From Teeth to Time: Discovering Siwalik Hills’ Past Through Archaeology

How did we get here? Where do we come from? What does our future encompass? As an aspiring scientist, I have always been fascinated by these (and many more!) questions about the evolution of humanity and the cosmos. Specifically, the modern ways in which experts around the world are working towards finding a unifying, concrete answer about the theory of evolution and dispersal of early humans. To my pleasant surprise, scientists at Williams College are making wonderful discoveries and progress on this topic, and I was able to contribute — even just a tiny bit — to some of their work this semester!

Some Background

Scientists believe that early humans dispersed throughout the world because of changing global climates. The specific routes that these early humans took are still inconclusive. However, there are several hypotheses about the possible areas they inhabited, given early Pleistocene evidence of hominin occupation in those areas. Thus, the hypothesis I will explore in this blog post will be related to the pieces of evidence of hominin occupation from regions around the Indian subcontinent: i.e., Dmanisi, Nihewan, and Ubeidiya—just to name a few sites.

Anubhav Preet Kaur

Anubhav Preet Kaur pictured working at the ESR Lab at Williams College

One of the supporters of this hypothesis is Anubhav Preet Kaur, an archeologist conducting a paleoanthropological research project that seeks to identify if the Siwalik Hills in India were a likely dispersal path for early humans. As Anubhav states: “The fossils of Homo erectus, one of the first known early human species to disperse outside of Africa, have been discovered from Early Pleistocene deposits of East Europe, West Asia, and Southeast Asia, thereby placing Indian Subcontinent in general—and the Siwalik Hills, in particular—-as an important dispersal route.” The problem is that no fossil hominin remains or evidence attributed to any early hominin occupation have ever been uncovered in that area. Thus, her project seeks to paint a clearer prehistorical picture of the region’s ecology by precisely dating faunal remains from her dig sites. She hopes to indicate if the Siwalik Hills, already famous for yielding many paleontological and archeological finds over the past hundred-plus years, would have had fauna and ecological conditions during these migratory time periods that would have supported early humans. And precisely dating these faunal remains requires the skills of Dr. Anne Skinner, a renowned lecturer at Williams College. 

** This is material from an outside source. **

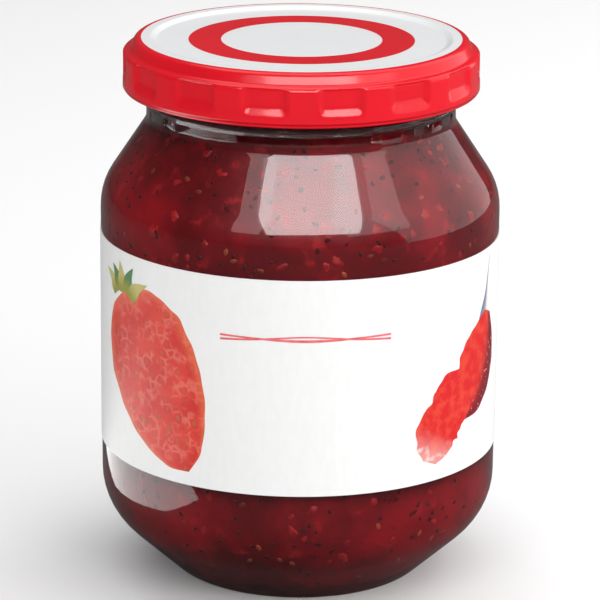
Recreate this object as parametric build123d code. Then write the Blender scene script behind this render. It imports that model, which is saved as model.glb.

Anne is a distinguished Williams College emerita chemistry faculty member who is an expert in electron spin resonance (ESR) and specializes in applying ESR techniques to study geological and archaeological materials. Anubhav is a Smithsonian Institute Predoctoral Fellow and presently a doctoral student at the Indian Institute of Science Education and Research in Mohali, India. Anubhav spent three seasons, between 2020-2022, doing palaeontological field surveys and geological excavations at the Siwalik Hills region in India. She led a team of undergraduate and graduate field assistants and volunteers in searching for clues that might indicate if the conditions were suitable for hominins. Ultimately, she brought a selection of her fossils to Williamstown, MA, so that Anne could begin to teach her the process of utilizing ESR to date her objects. 

What is ESR?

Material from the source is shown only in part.